Through bitter experience, I have developed a completely different approach I call Green Jujitsu. The standard culture change techniques are like boxing – pummeling the other guy until he gives in – but jujitsu is about making use using of the other guy’s strengths, size and momentum. In culture change terms, this means playing to people’s professional strengths, interests and habits. 

There is no point in bombarding, say, engineers with images of desperate polar bears and trying to make them feel guilty about what they do for a living. What do engineers like doing? Solving problems. So put away the guilt trip and challenge the engineers to develop technical solutions for environmental problems. Their instinct kicks in, enthusiasm starts to rise and they catch the sustainability bug.

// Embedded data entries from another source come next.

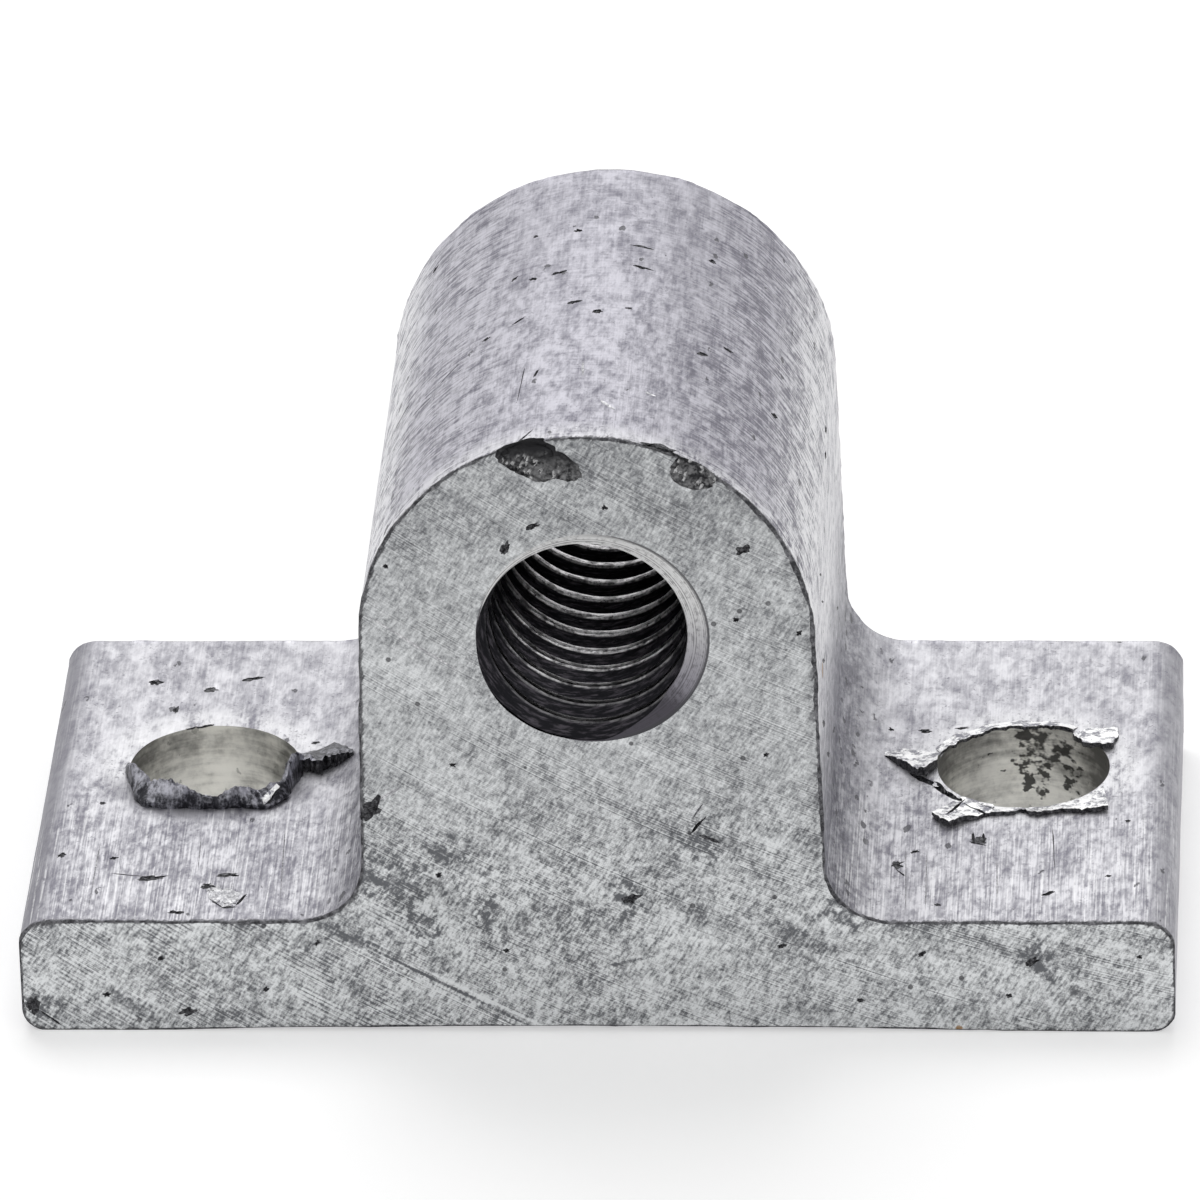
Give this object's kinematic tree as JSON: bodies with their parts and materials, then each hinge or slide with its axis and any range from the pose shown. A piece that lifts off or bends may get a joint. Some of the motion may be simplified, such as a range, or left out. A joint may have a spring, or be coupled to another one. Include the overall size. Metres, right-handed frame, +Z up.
{
  "type": "adjusting block",
  "caption": "Aluminium adjusting block: an arched boss with a tapped through hole on a wide foot that is drilled for a screw on each side.",
  "frame": {"origin": "middle of the foot's underside, halfway between the sawn faces", "axes": "+X across the foot, +Y along the tapped hole towards the back, +Z up from the foot to the boss"},
  "size_m": [0.039, 0.0204, 0.0225],
  "materials": {
    "aluminium": "plain extruded skin with sawn ends, unpolished"
  },
  "bodies": {
    "root": {"adjusting_block": "aluminium"}
  },
  "joints": []
}
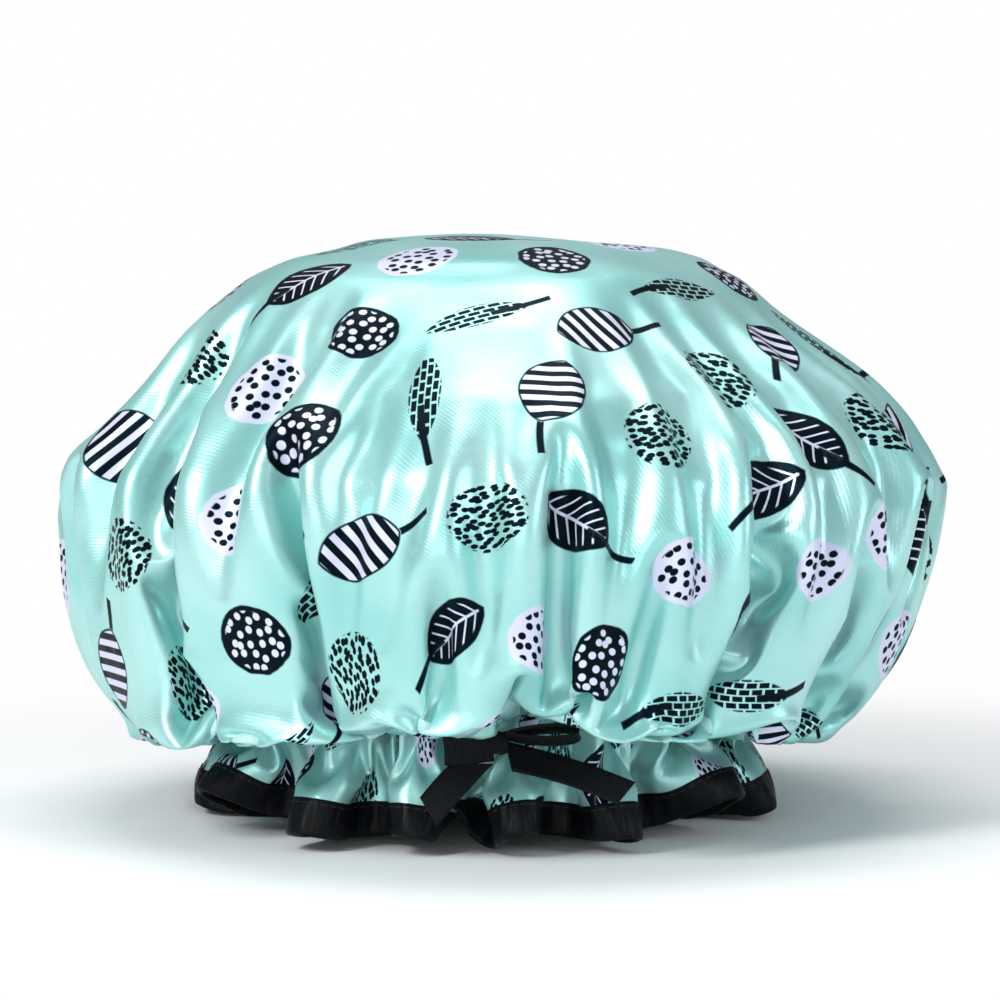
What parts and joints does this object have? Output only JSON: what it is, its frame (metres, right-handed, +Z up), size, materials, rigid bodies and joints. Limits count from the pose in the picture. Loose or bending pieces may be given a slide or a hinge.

Sustainability is now fun, creative and challenging, not a hair shirt. 

This approach can be extended to all aspects of your sustainability programmes. If you want to communicate progress to non-technical staff, don’t bombard them with statistics and pie charts. Instead, try what the popular press do and express the issue in terms of human interest stories – what ‘people like us’ are doing to address sustainability. 

And it’s not just about messaging, but your organisation’s systems, rules and policies too. It is a fact of life that most people follow the path of least resistance. Green Jujitsu takes advantage of this fact and makes sure that sustainable options are always easier to use than unsustainable options. I know of one company which that requires employees to pay for short haul flights themselves and claim the money back, whereas train tickets are purchased up front. The unsustainable option means being out of pocket for a few months. 

The fundamental principle of Green Jujitsu is to put yourself in the place of your employees and understand the world from their perspective. If you tap into what they like, prefer to do and are good at doing, you will get much better results than trying to force people out of their comfort zones. That statement might sound obvious, but Green Jujitsu is the complete opposite of what most organisations actually do.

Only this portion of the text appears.